Groupon or Groupoff: The good and bad of daily deals
(This was originally written for Somerville Local First and has been reposted here with permission) 

By Kelsey Roth of The Management

When daily deal sites like Groupon and LivingSocial arrived on the scene, many small businesses were seduced by promises of thousands of new customers and untold riches. It also seemed like the perfect way to market locally. Daily deals can have a positive impact on a small business when done right, exposing it to new customers. Done poorly, they can quickly destroy a small business. There are good and bad aspects of using a daily deal for your business. If you decide you want to run one, some basic tips will help you get the most out of it.

The Good:
  • Exposure: Daily deals provide exposure. Your ‘deal’ is announced to thousands of targeted potential new customers. It may lead to increased hits to your web site, “likes” on Facebook and more followers on Twitter.
  • Increase customers during promotion: New customers will visit and hopefully you’ll be able to turn a percentage of them into loyal repeat customers.
  • Small infusion of cash: Some people have referred to daily deal companies as loan sharks. This moniker might seem harsh, but it isn’t entirely false. When a deal goes on sale, the host company, like Groupon, will pay out an agreed upon percentage of the initial sale. The terms vary depending on the host company. If your business is in need of a small infusion of cash quickly, a daily deal might be the answer.
The Bad:
  • Expensive: At first glance a daily deal might look like an inexpensive way to advertise with no upfront costs. The business owner receives about 50% (sometimes less) of the value from a daily deal. Sell a $100 meal for $50, and receive at most $25. The daily deal company gets the other half. Some small businesses have seen a daily deal cost them upwards of $40,000! That’s a lot of money to spend on one ad campaign with no guarantee of long-term benefits.

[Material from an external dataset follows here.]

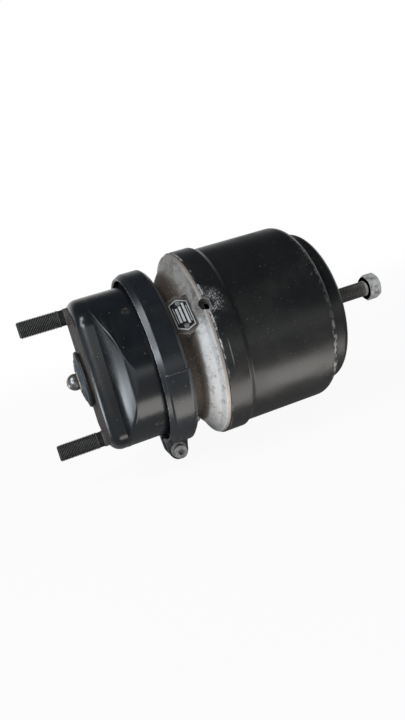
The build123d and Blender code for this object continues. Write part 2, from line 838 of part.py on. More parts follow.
def release_nut():
    """Threaded bush welded behind the floor of the recess."""
    seat = dish_floor - can_wall
    return turned(
        (seat - release_nut_flange_t, bolt_r + running),
        (seat - release_nut_flange_t, release_nut_flange_r, 0.8),
        (seat, release_nut_flange_r),
        (seat, release_nut_r),
        (dish_floor + release_nut_proud, release_nut_r, 0.6),
        (dish_floor + release_nut_proud, bolt_r + running),
    )


# ---- release bolt

def release_bolt():
    """Hexagon bolt, wound out, with the cross hole of its stop nut near the inner end."""
    head = extrude(hexagon(bolt_af), bolt_head_t)
    corner = bolt_af / sqrt(3)
    bevel = revolve(
        Plane.XZ * make_face(
            Polyline(
                (0, 0), (bolt_af / 2 - 0.3, 0), (corner + 0.2, bolt_head_chamfer),
                (corner + 0.2, bolt_head_t - bolt_head_chamfer), (bolt_af / 2 - 0.3, bolt_head_t),
                (0, bolt_head_t), close=True,
            )
        ),
        Axis.Z, 360,
    )
    head = Pos(bolt_head_x, 0, 0) * Rot(0, 90, 0) * (head & bevel)
    shank = turned(
        (bolt_end_x, 0), (bolt_end_x, bolt_r - 1), (bolt_end_x + 1, bolt_r),
        (bolt_head_x, bolt_r), (bolt_head_x, 0),
    )
    return head + shank - stop_pin_hole()


def stop_pin_hole():
    return Pos(stop_nut_x + stop_nut_t / 2, 0, 0) * Cylinder(stop_pin_r + snug, 4 * stop_nut_r)


def stop_nut():
    """Round nut on the bolt's inner end, which pulls the piston back."""
    nut = ring(stop_nut_x, stop_nut_x + stop_nut_t, bolt_r + snug, stop_nut_r)
    return nut - stop_pin_hole()


def stop_pin():
    return Pos(stop_nut_x + stop_nut_t / 2, 0, 0) * Cylinder(stop_pin_r, 2 * stop_nut_r - 1.2)


def thrust_washer():
    return ring(thrust_washer_x, thrust_washer_x + thrust_washer_t, bolt_r + loose, thrust_washer_r)


# ---- spring piston

def spring_piston():
    """Cast piston: dished plate, wall round the power spring and a guided skirt."""
    x = piston_plate_x
    back = x + piston_plate_t
    hub_x = x + piston_hub_rise
    skirt_end = piston_skirt_x + piston_skirt_length
    body = turned(
        (hub_x, tube_r + snug),
        (hub_x, piston_hub_r, 3.0),
        (x, piston_hub_r + 1.5, 3.0),
        (x, piston_wall_r, 4.0),
        (piston_skirt_x - 2, piston_wall_r),
        (piston_skirt_x, piston_r, 0.6),
        (skirt_end, piston_r, 0.6),
        (skirt_end, piston_wall_r - piston_wall_t + 1.0, 0.6),
        (back, piston_wall_r - piston_wall_t, 5.0),
        (back, piston_hub_r + 1.5 + piston_plate_t, 3.0),
        (hub_x + piston_plate_t, piston_hub_r + piston_plate_t - 1, 3.0),
        (hub_x + piston_plate_t, tube_r + snug),
    )
    for start, width in ((seal_groove_x, seal_groove_width), (guide_groove_x, guide_groove_width)):
        g = piston_skirt_x + start
        body -= ring(g, g + width, piston_r - groove_depth, piston_r + 2)
    return body


def piston_seal():
    """Lip seal, its lip turned towards the air side."""
    g = piston_skirt_x + seal_groove_x
    root = piston_r - groove_depth + snug
    lip = can_bore_r - running
    return turned(
        (g + 0.4, root),
        (g + 0.4, lip - 0.8),
        (g + 1.0, lip),
        (g + 2.4, lip),
        (g + 3.4, lip - 1.4),
        (g + seal_groove_width - 0.1, lip - 1.6),
        (g + seal_groove_width - 0.1, root),
    )


def guide_ring():
    g = piston_skirt_x + guide_groove_x
    return ring(g + snug, g + guide_groove_width - snug, piston_r - groove_depth + snug,
                can_bore_r - running)


def piston_tube():
    """Steel tube that carries the piston's push to the diaphragm and holds the bolt's end."""
    tube = ring(tube_front_x, tube_rear_x, tube_bore_r, tube_r)
    collar_x = piston_plate_x + piston_hub_rise + piston_plate_t
    return tube + ring(collar_x, tube_rear_x, tube_bore_r, tube_r + 2.5)


def tube_cap():
    """Flanged plug that closes the tube's front end and meets the diaphragm."""
    return turned(
        (dish_floor_x, 0),
        (dish_floor_x, tube_r - 0.2, 1.0),
        (tube_front_x, tube_r - 0.2),
        (tube_front_x, tube_bore_r - snug),
        (tube_front_x + tube_cap_plug, tube_bore_r - snug, 1.0),
        (tube_front_x + tube_cap_plug, 0),
    )


def tube_retainer():
    """Ring screwed into the tube, which the thrust washer pulls against."""
    return ring(retainer_x, retainer_x + retainer_t, retainer_bore_r, tube_bore_r - snug)


def power_spring():
    """Heavy spring between the piston and the end of the can, held compressed."""
    rear = dome_x + (dome_depth - can_wall) * sqrt(
        1 - ((power_rear_r + power_wire_r) / (dome_r - can_wall)) ** 2
    )
    return helix_spring(
        piston_plate_x + piston_plate_t + loose, rear - 1.5, power_front_r, power_rear_r,
        power_wire_r, power_turns,
    )


nodes = {
    "service_housing": service_housing,
    "stud_plate": stud_plate,
    "mounting_studs": mounting_studs,
    "face_seal": face_seal,
    "pushrod_gaiter": pushrod_gaiter,
    "vent_plugs": vent_plugs,
    "diaphragm": diaphragm,
    "push_plate": push_plate,
    "pushrod": pushrod,
    "dust_collar": dust_collar,
    "return_spring": return_spring,
    "clamp_band": clamp_band,
    "clamp_bolt": clamp_bolt,
    "clamp_washer": clamp_washer,
    "clamp_nut": clamp_nut,
    "flange_housing": flange_housing,
    "name_plate": name_plate,
    "plate_rivets": plate_rivets,
    "bleed_screw": bleed_screw,
    "housing_seal": housing_seal,
    "lock_wire": lock_wire,
    "tube_bush": tube_bush,
    "tube_seals": tube_seals,
    "spring_housing": spring_housing,
    "release_nut": release_nut,
    "release_bolt": release_bolt,
    "stop_nut": stop_nut,
    "stop_pin": stop_pin,
    "thrust_washer": thrust_washer,
    "spring_piston": spring_piston,
    "piston_seal": piston_seal,
    "guide_ring": guide_ring,
    "piston_tube": piston_tube,
    "tube_cap": tube_cap,
    "tube_retainer": tube_retainer,
    "power_spring": power_spring,
}

os.makedirs("parts", exist_ok=True)
for name, make in nodes.items():
    export_step(make(), f"parts/{name}.step")
    print(name)
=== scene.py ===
# %% [markdown]
# # A spring brake chamber
# Two air cylinders share one axis. The gloss-black cup in front holds a diaphragm that pushes the
# ball-ended rod, and the big satin can behind it holds the parking brake's spring. Between them
# sits an aluminium casting, a pressed band clamps it to the cup, and the long bolt winds the
# spring back. The CAD frame already has every part at its size, so this script gives the parts
# their finishes, cuts the threads, and replaces the rubber and springs that have to stretch.

# %% Load the frame
from math import cos, pi, radians, sin

import bmesh
import bpy
from mathutils import Euler, Matrix, Vector


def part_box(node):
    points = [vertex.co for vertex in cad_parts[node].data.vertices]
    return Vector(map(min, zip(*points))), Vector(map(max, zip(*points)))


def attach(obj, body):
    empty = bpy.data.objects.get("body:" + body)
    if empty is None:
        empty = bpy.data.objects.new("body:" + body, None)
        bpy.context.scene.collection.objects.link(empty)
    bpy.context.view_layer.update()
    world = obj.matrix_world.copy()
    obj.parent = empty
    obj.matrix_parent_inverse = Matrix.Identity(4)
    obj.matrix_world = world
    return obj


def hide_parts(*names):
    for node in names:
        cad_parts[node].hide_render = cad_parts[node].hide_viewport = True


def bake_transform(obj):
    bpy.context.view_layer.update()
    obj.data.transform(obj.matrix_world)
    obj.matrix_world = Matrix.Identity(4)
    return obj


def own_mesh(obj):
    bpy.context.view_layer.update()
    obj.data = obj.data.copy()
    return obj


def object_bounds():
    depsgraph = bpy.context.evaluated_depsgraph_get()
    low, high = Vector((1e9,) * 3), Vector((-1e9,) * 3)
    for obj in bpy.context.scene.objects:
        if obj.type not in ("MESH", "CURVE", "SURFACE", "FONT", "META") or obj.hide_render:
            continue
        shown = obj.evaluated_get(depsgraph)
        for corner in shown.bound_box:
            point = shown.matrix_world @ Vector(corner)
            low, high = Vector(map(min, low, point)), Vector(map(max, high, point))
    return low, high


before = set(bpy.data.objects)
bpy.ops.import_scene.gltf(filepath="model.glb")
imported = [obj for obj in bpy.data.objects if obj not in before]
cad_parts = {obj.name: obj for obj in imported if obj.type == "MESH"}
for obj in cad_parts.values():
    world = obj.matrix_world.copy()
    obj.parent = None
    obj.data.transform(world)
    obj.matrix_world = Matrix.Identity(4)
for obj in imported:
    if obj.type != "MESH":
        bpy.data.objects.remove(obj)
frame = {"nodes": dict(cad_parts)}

cad_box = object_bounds()
nodes = frame["nodes"]
mm = 0.001
print("CAD nodes:", len(nodes))

# %% [markdown]
# ## Camera
# A close camera with a short lens looks a little down and is rolled, so the axis climbs to the
# right. Its place and turn are kept in the row's frame, and nothing on the object depends on it.

# %% Camera
camera_place = Vector((-47.6, -598.4, 106.0)) * mm
camera_turn = Euler([radians(a) for a in (78.243, 15.096, -18.115)])
camera_lens = 32.0            # mm, on a 36 mm sensor along the image's long side

camera = bpy.data.objects.new("camera", bpy.data.cameras.new("camera"))
camera.location, camera.rotation_euler = camera_place, camera_turn
camera.data.lens, camera.data.sensor_width = camera_lens, 36.0
bpy.context.collection.objects.link(camera)
bpy.context.scene.camera = camera
bpy.context.scene.view_settings.view_transform = "Standard"
print("camera", tuple(round(c, 3) for c in camera_place))

# %% [markdown]
# ## Node arithmetic
# Node trees are easier to read as sums than as a web of nodes. `Wire` wraps one output socket, and
# Python's operators on it add Math nodes. `Graph` adds every other node. `Finish` is a graph that
# makes a material, and further down `Shape` is one that makes a mesh.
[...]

  • Questionable Customer Quality: Enter the Pareto Principle. In business terms, it states that 80% of a businesses’ profits come from 20% of its customers. The bread and butter of a small business is its loyal customers. While the daily deal is running, you risk replacing your valuable repeat customers with one-time-only coupon holders.
  • Too much of a good thing: Having lots of customers is good. But if your business is not prepared, it could be a disaster. Lack of proper staffing or running out of inventory could lead to a lot of unhappy customers. And since they are not loyal, they may be quick to talk badly about your business. That’s not what a business looking for new customers wants.
The Tips:
  • Understand the costs involved: When setting up your own daily deal, understand the cost. Determine your cost in reduced profits, increased labor, and additional inventory. A daily deal will be more profitable if you can price it lower than the average sale. For example, if a typical hair cut is $30, price your deal at $7 for $15 in services. That way you won’t lose as much per customer.

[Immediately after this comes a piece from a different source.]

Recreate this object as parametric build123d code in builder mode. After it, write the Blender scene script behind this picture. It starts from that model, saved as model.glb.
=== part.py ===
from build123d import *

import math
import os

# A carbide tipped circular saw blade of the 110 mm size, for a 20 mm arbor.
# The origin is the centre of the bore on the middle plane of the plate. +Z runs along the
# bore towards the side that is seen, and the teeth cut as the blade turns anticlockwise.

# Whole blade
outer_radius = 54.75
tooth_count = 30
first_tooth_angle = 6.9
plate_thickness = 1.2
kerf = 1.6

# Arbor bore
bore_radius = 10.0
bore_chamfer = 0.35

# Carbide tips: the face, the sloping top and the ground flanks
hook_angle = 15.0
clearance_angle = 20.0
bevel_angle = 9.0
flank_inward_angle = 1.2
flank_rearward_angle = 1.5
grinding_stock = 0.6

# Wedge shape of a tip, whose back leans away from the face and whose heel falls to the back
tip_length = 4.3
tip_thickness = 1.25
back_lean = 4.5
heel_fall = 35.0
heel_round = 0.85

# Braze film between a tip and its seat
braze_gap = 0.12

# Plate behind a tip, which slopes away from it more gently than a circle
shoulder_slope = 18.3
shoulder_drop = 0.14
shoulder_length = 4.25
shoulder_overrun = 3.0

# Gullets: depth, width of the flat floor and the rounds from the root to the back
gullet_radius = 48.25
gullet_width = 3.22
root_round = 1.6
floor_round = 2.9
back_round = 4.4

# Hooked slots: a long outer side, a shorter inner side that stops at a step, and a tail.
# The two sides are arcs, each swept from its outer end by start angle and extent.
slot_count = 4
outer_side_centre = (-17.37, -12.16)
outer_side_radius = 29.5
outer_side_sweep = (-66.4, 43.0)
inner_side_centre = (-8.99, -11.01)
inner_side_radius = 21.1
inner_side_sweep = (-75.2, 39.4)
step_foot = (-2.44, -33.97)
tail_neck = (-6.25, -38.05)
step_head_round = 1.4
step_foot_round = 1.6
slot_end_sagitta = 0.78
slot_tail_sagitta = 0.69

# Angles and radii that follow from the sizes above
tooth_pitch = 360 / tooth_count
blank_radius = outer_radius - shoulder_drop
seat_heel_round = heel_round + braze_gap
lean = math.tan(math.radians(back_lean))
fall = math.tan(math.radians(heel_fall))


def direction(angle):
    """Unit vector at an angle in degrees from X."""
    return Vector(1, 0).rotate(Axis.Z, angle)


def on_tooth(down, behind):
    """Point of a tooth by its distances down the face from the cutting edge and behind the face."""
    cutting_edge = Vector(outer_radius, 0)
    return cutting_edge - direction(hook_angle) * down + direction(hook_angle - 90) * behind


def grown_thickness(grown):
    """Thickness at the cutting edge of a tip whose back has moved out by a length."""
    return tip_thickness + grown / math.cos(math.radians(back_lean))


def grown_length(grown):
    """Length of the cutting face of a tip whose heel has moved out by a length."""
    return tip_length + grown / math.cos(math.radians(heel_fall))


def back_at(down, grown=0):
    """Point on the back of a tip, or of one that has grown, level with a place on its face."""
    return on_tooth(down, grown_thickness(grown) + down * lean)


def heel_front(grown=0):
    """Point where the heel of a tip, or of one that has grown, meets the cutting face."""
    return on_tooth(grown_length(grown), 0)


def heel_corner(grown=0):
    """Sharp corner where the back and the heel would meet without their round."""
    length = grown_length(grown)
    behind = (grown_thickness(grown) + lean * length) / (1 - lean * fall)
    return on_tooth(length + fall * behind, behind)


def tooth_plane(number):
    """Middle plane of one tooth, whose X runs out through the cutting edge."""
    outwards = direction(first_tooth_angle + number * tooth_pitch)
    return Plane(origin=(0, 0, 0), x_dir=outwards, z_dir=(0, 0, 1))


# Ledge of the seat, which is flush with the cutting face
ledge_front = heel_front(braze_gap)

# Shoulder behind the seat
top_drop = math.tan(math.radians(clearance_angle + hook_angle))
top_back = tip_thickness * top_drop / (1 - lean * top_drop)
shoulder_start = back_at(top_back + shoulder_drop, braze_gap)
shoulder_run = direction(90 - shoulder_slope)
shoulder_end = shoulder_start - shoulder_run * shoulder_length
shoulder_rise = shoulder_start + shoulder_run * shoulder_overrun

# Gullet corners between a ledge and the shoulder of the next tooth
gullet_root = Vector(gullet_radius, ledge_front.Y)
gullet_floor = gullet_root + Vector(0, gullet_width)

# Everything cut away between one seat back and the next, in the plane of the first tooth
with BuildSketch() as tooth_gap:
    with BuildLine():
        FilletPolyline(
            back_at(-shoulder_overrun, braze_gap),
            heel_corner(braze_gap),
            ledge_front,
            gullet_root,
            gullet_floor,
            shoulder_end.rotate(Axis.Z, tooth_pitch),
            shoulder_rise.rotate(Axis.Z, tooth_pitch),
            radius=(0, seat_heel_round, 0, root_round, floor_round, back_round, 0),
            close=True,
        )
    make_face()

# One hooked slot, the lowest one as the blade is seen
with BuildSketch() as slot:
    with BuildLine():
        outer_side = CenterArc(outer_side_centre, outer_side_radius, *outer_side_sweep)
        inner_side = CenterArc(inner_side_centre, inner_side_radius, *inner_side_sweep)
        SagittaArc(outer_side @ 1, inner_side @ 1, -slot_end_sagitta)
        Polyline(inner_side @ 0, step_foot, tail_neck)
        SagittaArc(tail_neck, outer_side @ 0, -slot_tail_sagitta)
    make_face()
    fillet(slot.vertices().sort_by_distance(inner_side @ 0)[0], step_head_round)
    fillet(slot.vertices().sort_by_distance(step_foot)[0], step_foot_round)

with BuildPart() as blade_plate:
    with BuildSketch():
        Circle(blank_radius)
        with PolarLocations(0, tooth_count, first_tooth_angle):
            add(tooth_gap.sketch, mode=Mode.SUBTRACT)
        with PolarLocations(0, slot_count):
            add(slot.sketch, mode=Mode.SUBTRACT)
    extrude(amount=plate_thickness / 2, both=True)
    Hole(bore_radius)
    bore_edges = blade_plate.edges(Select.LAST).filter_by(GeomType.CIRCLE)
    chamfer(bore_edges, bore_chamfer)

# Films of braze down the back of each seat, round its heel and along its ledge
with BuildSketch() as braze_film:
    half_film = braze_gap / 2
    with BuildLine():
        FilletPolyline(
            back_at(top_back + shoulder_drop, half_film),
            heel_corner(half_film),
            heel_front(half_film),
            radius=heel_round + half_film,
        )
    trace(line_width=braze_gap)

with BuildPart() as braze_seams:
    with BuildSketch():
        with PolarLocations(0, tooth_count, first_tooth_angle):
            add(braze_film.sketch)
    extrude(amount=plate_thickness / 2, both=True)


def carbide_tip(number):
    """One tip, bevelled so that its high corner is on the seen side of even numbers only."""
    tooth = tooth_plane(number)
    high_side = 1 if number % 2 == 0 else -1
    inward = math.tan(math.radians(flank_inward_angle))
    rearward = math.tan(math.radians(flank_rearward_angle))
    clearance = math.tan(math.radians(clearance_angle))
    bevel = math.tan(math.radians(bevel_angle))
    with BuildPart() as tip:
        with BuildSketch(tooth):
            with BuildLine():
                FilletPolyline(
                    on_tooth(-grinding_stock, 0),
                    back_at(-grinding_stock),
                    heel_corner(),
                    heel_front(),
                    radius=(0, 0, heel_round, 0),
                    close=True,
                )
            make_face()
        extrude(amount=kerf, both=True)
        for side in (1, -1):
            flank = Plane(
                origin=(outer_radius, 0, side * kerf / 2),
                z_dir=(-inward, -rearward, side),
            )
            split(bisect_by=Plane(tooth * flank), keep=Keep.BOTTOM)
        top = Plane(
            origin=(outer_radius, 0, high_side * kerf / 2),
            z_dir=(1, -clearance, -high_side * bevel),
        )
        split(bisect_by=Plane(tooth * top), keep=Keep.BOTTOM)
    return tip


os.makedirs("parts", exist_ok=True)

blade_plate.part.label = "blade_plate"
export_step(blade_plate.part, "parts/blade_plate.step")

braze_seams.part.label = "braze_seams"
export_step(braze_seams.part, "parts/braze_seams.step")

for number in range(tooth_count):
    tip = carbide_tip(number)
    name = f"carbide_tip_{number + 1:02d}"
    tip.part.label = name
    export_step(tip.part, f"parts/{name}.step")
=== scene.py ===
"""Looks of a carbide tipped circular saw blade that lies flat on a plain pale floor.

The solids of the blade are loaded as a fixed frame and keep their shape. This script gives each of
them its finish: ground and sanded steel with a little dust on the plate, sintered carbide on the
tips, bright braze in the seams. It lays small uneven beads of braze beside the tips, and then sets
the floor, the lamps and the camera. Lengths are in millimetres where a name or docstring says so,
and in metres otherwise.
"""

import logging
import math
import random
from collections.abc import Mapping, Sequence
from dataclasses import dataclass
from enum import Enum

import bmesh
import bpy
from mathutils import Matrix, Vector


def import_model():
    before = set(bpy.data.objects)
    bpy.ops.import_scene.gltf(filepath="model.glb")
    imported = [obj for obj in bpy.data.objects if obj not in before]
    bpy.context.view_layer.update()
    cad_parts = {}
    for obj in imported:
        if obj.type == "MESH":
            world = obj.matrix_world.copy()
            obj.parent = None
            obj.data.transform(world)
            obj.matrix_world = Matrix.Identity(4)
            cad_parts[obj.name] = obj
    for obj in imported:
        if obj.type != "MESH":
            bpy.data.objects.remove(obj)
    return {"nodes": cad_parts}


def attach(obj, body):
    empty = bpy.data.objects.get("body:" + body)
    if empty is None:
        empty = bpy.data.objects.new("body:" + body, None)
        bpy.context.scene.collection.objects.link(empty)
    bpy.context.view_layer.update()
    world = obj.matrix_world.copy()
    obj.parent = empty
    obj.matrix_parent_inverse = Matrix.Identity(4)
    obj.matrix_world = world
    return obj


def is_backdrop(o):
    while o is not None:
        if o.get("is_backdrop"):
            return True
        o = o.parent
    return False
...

  • Think beyond the daily deal: A daily deal may help bring in new customers. Make sure to focus on turning those customers into repeat ones. Perhaps use a daily deal as part of a larger marketing campaign.
  • The Devil is in the details: Businesses get into trouble with daily deals by not understanding the fine print. When working with the sales associate, make sure you cover your bases in the disclaimer. If there is a loophole, people may try to exploit it. Make the length of the campaign as short as possible. The longer you draw it out, the longer you lose money. While the deal is active, clearly display the terms, conditions and expiration date to reduce confusion and arguments.
  • Be prepared: Make sure you are staffed properly to handle a flood of new customers, that you have enough inventory to handle the demand, and that you are financially prepared to lose money in sales in exchange for exposure.
  • Daily deals can be an effective tool for marketing your business. Realize that they are not right for every business, and try not to view them as a money-making venture. Most businesses lose money on daily deals, but the ones who use them successfully are those who take advantage of the exposure they get and develop a larger base of regular, loyal and satisfied customers.